Is that the section we were discussing with Sir John Griffith the last day?

No, that is dealt with in the next amendment.

Amendment 43 put and agreed to.

Amendment 44 is in the name of Senator Sir John Griffith. I will move it for him. The idea in Senator Griffith's mind was that it might be desirable for the Minister, we will say in the case of Cork, that the Institute of Engineers or Architects would suggest a Cork-man, or that in Limerick they might suggest someone more familiar with that district, and so on. It would be better give them the option to suggest some man like that rather than have one man nominated. I move the amendment.

In view of the change already made these particular reasons do not apply because this is only dealing with the preparation of circulars, orders and instructions, and they would have to be the same persons.

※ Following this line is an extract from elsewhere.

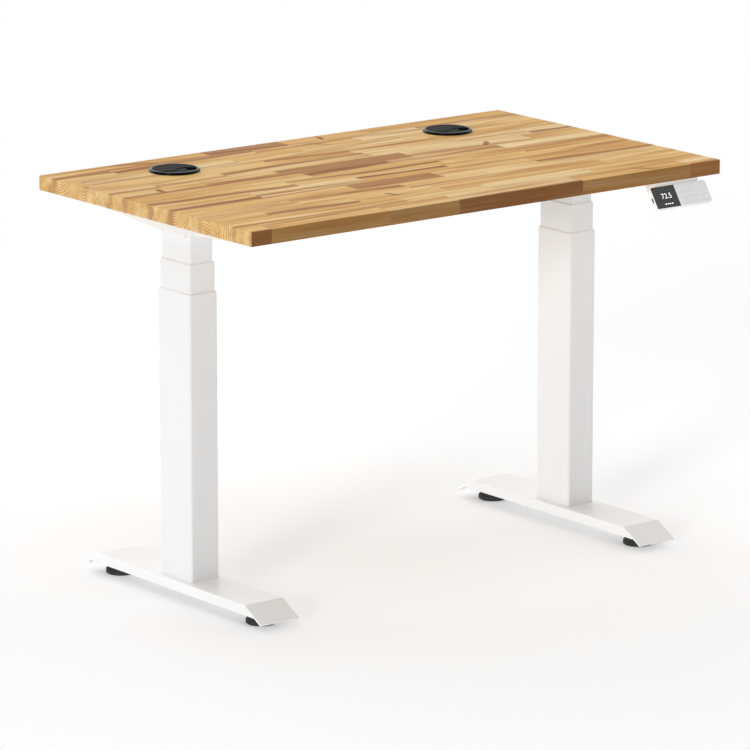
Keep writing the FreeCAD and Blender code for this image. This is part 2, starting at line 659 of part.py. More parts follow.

If the Association of Architects or Engineers want that, I have no objection to it. Personally, I do not agree with the principle.

I am not very keen about it myself. Neither is Senator Griffith.

I think it is important.

It was thought so at the time, but as Senator Johnson says, it has been altered from the idea we had about it on the last occasion by some new amendment that has since been put in.

Yes, but I do not think any harm can come from agreeing to it.

Amendment put and agreed to.
Section 12, as amended, and Section 13, put and agreed to.